The key is not to be blinded by a great short term offer. Zero percent interest for six months sounds great, but not if the APR after six months is higher than you are already paying. Look for the best long term deal, and be sure to figure in any transfer fee. You should also make a note of the credit limit on the account you are transferring your balances to. Maxing out any one credit card will damage your credit score.
*Consolidation loan
A consolidation loan is an option if none of your credit card issuers offers a balance transfer, or if you have debts other than credit cards that you would like to consolidate. You can apply for a consolidation loan with a company that specializes in them, or for a personal loan with your local bank or credit union.
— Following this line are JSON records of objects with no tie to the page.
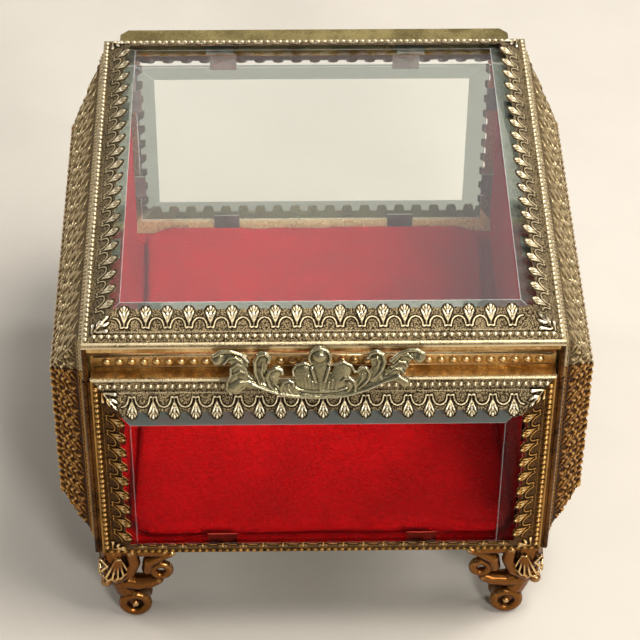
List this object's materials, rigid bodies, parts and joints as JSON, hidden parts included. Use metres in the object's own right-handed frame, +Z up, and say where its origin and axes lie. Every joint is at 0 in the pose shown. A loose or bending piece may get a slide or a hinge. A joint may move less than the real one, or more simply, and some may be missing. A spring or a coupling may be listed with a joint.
{
  "type": "glass casket",
  "caption": "Keepsake casket of stamped antique-gilt metal with bevelled glass panes, swelled sides, scrolled feet, a velvet lining and a hinged lid.",
  "frame": {"origin": "centre of the bounding box at the height of the feet's flat toes", "axes": "+Z up, the front with the pull faces -Y, +X to the right when looking at the front"},
  "size_m": [0.1278, 0.1308, 0.0982],
  "materials": {
    "gilt_brass": "antique gilt, dark in the recesses and bright on the ridges",
    "cast_bronze": "copper toned casting with gilt highlights",
    "cast_pull": "worn pewter toned casting with pale ridges",
    "dull_sheet": "plain dull sheet",
    "velvet": "short red pile",
    "board": "matte",
    "glass": "clear with bevelled edges"
  },
  "bodies": {
    "case": {"bottom_plate": "dull_sheet", "floor_board": "board", "floor_pad": "velvet", "lining_left": "velvet", "lining_right": "velvet", "front_frame_bottom": "gilt_brass", "front_frame_right": "gilt_brass", "front_frame_top": "gilt_brass", "front_frame_left": "gilt_brass", "back_frame_bottom": "gilt_brass", "back_frame_right": "gilt_brass", "back_frame_top": "gilt_brass", "back_frame_left": "gilt_brass", "front_glass": "glass", "back_glass": "glass", "front_glass_tabs": "dull_sheet", "back_glass_tabs": "dull_sheet", "front_collar": "gilt_brass", "post_front_left": "gilt_brass", "post_front_right": "gilt_brass", "post_back_left": "gilt_brass", "post_back_right": "gilt_brass", "side_face_left": "gilt_brass", "side_face_right": "gilt_brass", "chamfer_front_left": "gilt_brass", "chamfer_front_right": "gilt_brass", "chamfer_back_left": "gilt_brass", "chamfer_back_right": "gilt_brass", "lower_hip_left": "gilt_brass", "lower_hip_right": "gilt_brass", "side_shelf_left": "dull_sheet", "side_shelf_right": "dull_sheet", "foot_front_left": "cast_bronze", "foot_front_right": "cast_bronze", "foot_back_left": "cast_bronze", "foot_back_right": "cast_bronze", "hinge_leaf_case": "dull_sheet", "hinge_pin": "dull_sheet"},
    "lid": {"lid_frame_front": "gilt_brass", "lid_frame_right": "gilt_brass", "lid_frame_back": "gilt_brass", "lid_frame_left": "gilt_brass", "lid_glass": "glass", "lid_glass_tabs": "dull_sheet", "lid_lip": "gilt_brass", "lid_post_front_left": "gilt_brass", "lid_post_front_right": "gilt_brass", "lid_post_back_left": "gilt_brass", "lid_post_back_right": "gilt_brass", "lid_wing_left": "gilt_brass", "lid_wing_right": "gilt_brass", "lid_hip_front_left": "gilt_brass", "lid_hip_front_right": "gilt_brass", "lid_hip_back_left": "gilt_brass", "lid_hip_back_right": "gilt_brass", "hinge_leaf_lid": "dull_sheet", "handle_pull": "cast_pull"}
  },
  "joints": [
    {"name": "lid_hinge", "type": "hinge", "parent": "case", "child": "lid", "pos_m": [0, 0.05871, 0.091], "axis": [-1, 0, 0], "range_deg": [0, 98]}
  ]
}
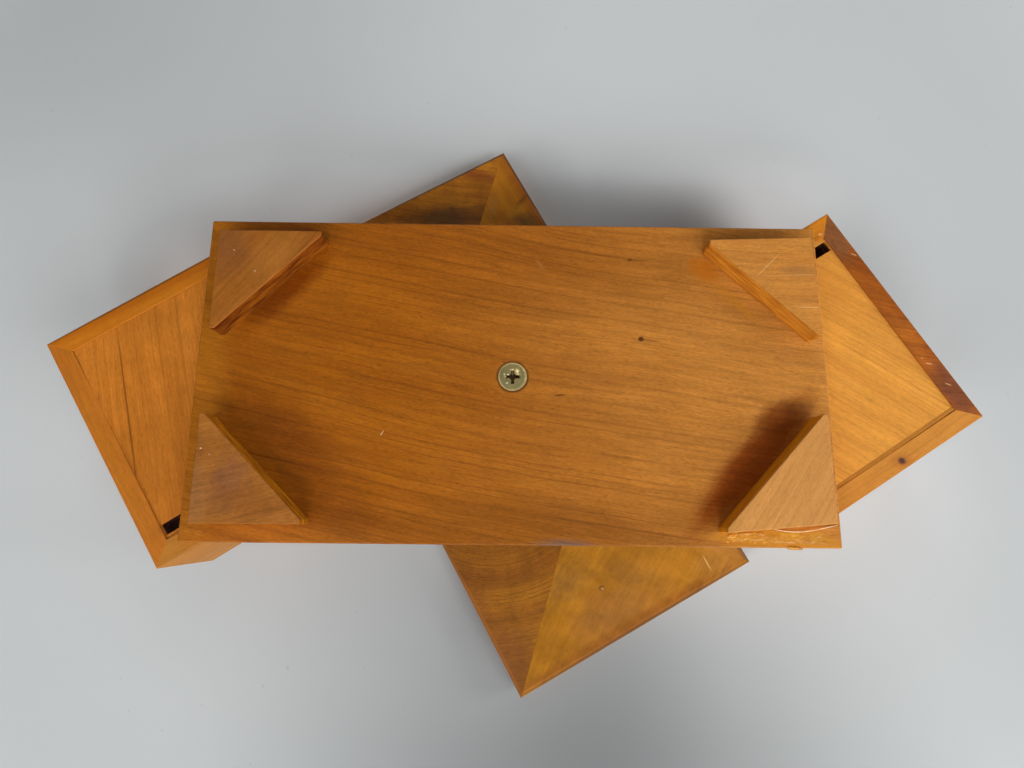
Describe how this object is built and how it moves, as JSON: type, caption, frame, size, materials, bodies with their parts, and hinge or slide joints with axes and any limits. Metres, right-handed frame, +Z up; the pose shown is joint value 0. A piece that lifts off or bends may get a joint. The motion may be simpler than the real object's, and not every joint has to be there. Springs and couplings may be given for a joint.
{
  "type": "wooden storage box with swing-out trays",
  "caption": "Low box on corner feet: turning the lid about the centre of the base swings a tray out from under it at either end.",
  "frame": {"origin": "on the axis of the pivot screw, in the plane of the feet's undersides", "axes": "+X along the base board's length, +Y across it, +Z up, from the feet to the lid"},
  "size_m": [0.3348, 0.2332, 0.0691],
  "materials": {
    "base_wood": "thin satin oil on one wide board, slight handling marks",
    "foot_wood": "sawn offcuts of several boards, matt",
    "peg_wood": "plain dowel, matt",
    "screw_brass": "plain, a little dulled",
    "pin_steel": "plain drawn pin",
    "lid_dark_wood": "satin oil",
    "lid_pale_wood": "satin oil",
    "tray_bottom_wood": "satin oil, long straight grain",
    "tray_dark_wood": "satin oil on a dark board",
    "tray_wood": "satin oil"
  },
  "bodies": {
    "base": {"base_board": "base_wood", "front_left_foot": "foot_wood", "front_right_foot": "foot_wood", "back_left_foot": "foot_wood", "back_right_foot": "foot_wood", "left_guide_peg": "peg_wood", "right_guide_peg": "peg_wood"},
    "lid": {"lid_front_board": "lid_pale_wood", "lid_back_board": "lid_dark_wood", "lid_left_board": "lid_dark_wood", "lid_right_board": "lid_pale_wood", "centre_post": "peg_wood", "pivot_screw": "screw_brass", "left_hinge_pin": "pin_steel", "right_hinge_pin": "pin_steel"},
    "left_tray": {"left_tray_slot_wall": "tray_wood", "left_tray_plain_wall": "tray_wood", "left_tray_outer_wall": "tray_wood", "left_tray_inner_wall": "tray_wood", "left_tray_bottom": "tray_bottom_wood"},
    "right_tray": {"right_tray_slot_wall": "tray_wood", "right_tray_plain_wall": "tray_wood", "right_tray_outer_wall": "tray_dark_wood", "right_tray_inner_wall": "tray_wood", "right_tray_bottom": "tray_bottom_wood"}
  },
  "joints": [
    {"name": "lid_swivel", "type": "hinge", "parent": "base", "child": "lid", "pos_m": [0, 0, 0.0122], "axis": [0, 0, 1], "range_deg": [-60.6, 0]},
    {"name": "left_tray_swing", "type": "hinge", "parent": "lid", "child": "left_tray", "pos_m": [-0.04091, 0.01215, 0.0468], "axis": [0, 0, 1], "range_deg": [0, 92.9]},
    {"name": "right_tray_swing", "type": "hinge", "parent": "lid", "child": "right_tray", "pos_m": [0.04091, -0.01215, 0.0468], "axis": [0, 0, 1], "range_deg": [0, 92.9]}
  ],
  "couplings": [
    {"joint": "left_tray_swing", "follows": "lid_swivel", "ratio": -1.533},
    {"joint": "right_tray_swing", "follows": "lid_swivel", "ratio": -1.533}
  ]
}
Once you apply, the company checks out your credit history, income, and other financial factors. Then they let you know how much money they are willing to lend you, what the interest rate will be, and what the length of repayment and monthly bill will be. Some of the key factors to consider are if the interest rate is lower or equal to what you are already paying, and if you can afford the monthly payment.
If you accept their offer, they will send you a check for the full amount, which you then deposit and use to pay off all your other accounts. Some consolidation loan companies will pay off your creditors for you to save you that step. Then you just pay the loan company every month. It can be easier to get a low rate on a loan rather than a credit card, but if you have bad credit this might not be an option.